> **YOUR TASK**:
Quote all of the data below exactly, please.

> **INPUT ROWS**:
------

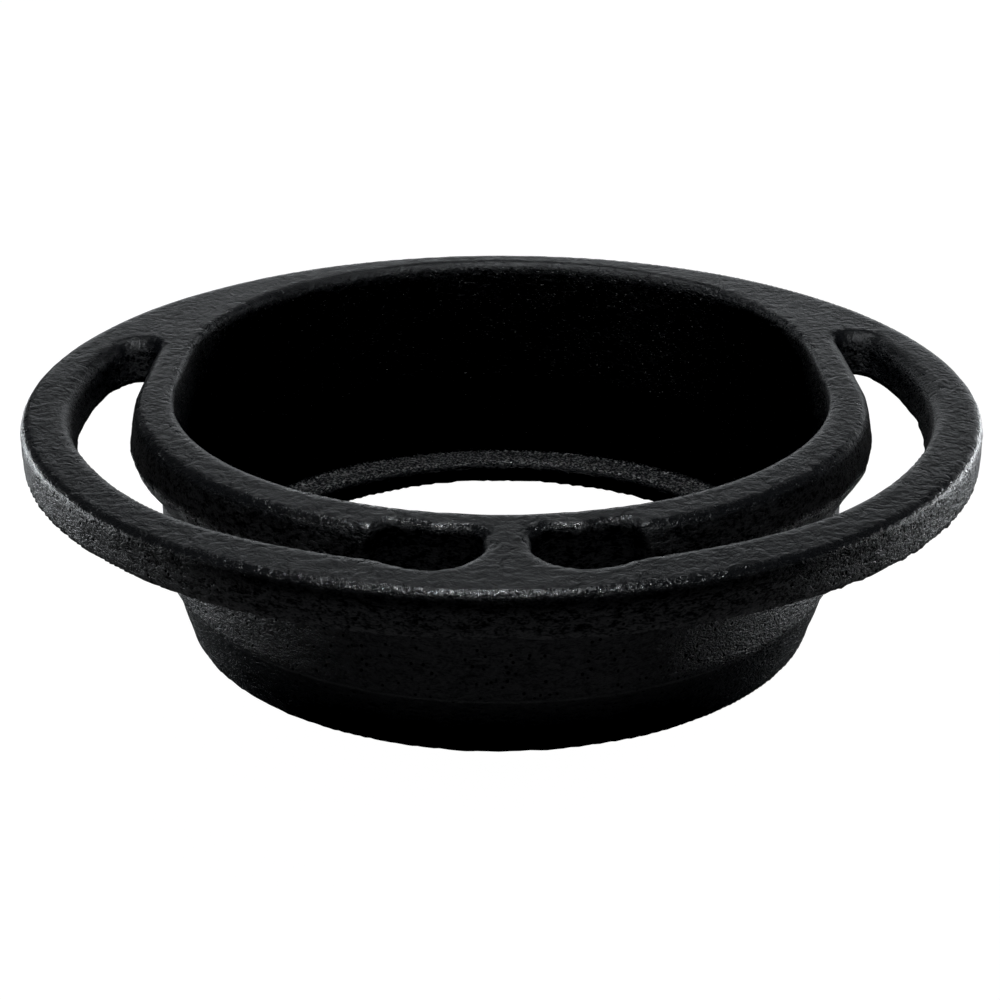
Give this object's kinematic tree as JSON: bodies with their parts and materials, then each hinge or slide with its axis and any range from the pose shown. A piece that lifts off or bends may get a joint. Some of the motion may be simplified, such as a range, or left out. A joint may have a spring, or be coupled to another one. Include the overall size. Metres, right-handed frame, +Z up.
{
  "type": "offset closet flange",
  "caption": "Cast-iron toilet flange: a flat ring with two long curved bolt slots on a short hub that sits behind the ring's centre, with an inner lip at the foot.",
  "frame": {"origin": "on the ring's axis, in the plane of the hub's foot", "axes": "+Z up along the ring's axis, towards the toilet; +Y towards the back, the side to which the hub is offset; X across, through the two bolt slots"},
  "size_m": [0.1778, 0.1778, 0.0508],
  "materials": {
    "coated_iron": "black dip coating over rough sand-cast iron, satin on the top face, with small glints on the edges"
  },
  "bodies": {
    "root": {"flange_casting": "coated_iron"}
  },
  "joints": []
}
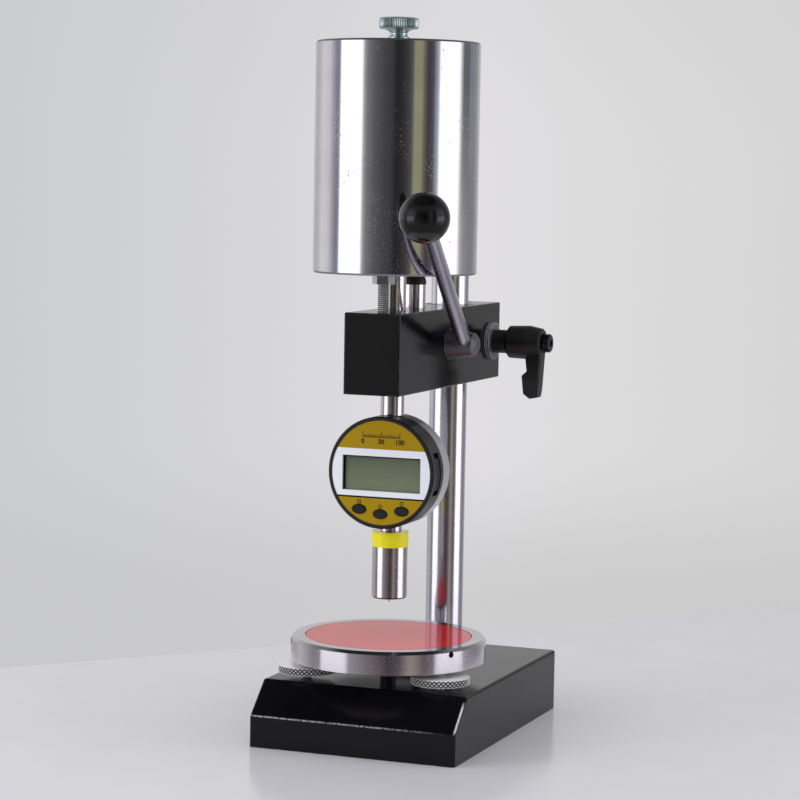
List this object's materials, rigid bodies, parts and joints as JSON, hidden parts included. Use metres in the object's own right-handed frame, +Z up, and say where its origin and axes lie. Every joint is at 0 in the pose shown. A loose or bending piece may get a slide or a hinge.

------

> **EXPECTED OUTPUT**:
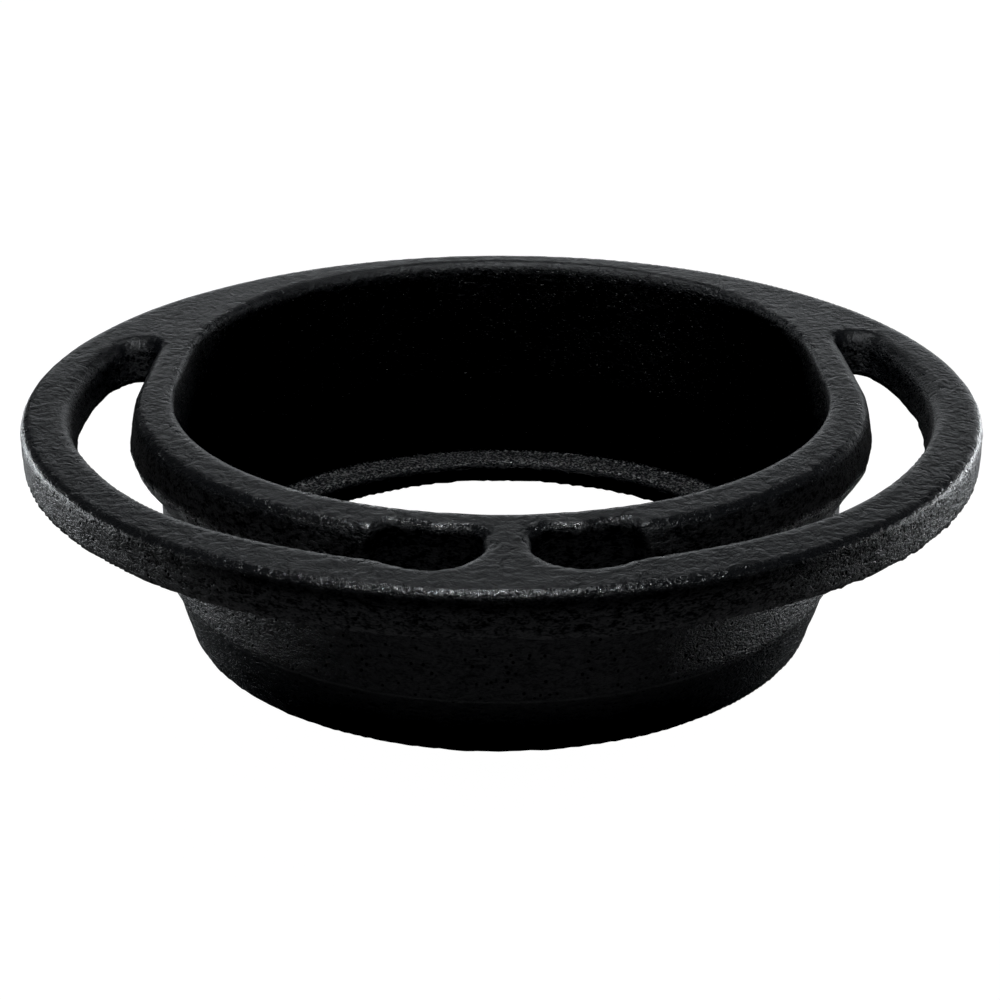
Give this object's kinematic tree as JSON: bodies with their parts and materials, then each hinge or slide with its axis and any range from the pose shown. A piece that lifts off or bends may get a joint. Some of the motion may be simplified, such as a range, or left out. A joint may have a spring, or be coupled to another one. Include the overall size. Metres, right-handed frame, +Z up.
{
  "type": "offset closet flange",
  "caption": "Cast-iron toilet flange: a flat ring with two long curved bolt slots on a short hub that sits behind the ring's centre, with an inner lip at the foot.",
  "frame": {"origin": "on the ring's axis, in the plane of the hub's foot", "axes": "+Z up along the ring's axis, towards the toilet; +Y towards the back, the side to which the hub is offset; X across, through the two bolt slots"},
  "size_m": [0.1778, 0.1778, 0.0508],
  "materials": {
    "coated_iron": "black dip coating over rough sand-cast iron, satin on the top face, with small glints on the edges"
  },
  "bodies": {
    "root": {"flange_casting": "coated_iron"}
  },
  "joints": []
}
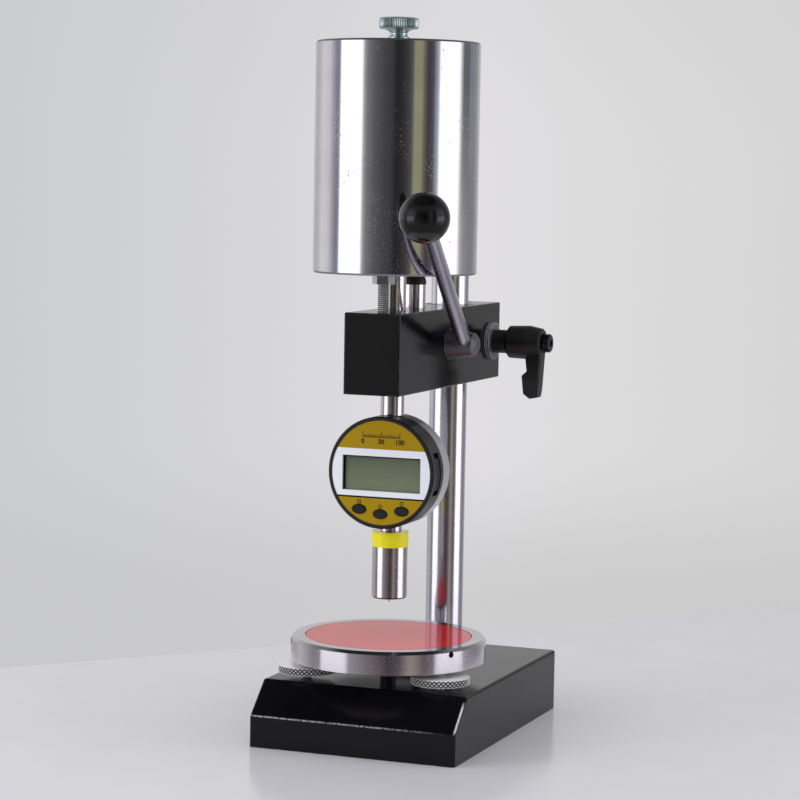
List this object's materials, rigid bodies, parts and joints as JSON, hidden parts included. Use metres in the object's own right-handed frame, +Z up, and say where its origin and axes lie. Every joint is at 0 in the pose shown. A loose or bending piece may get a slide or a hinge.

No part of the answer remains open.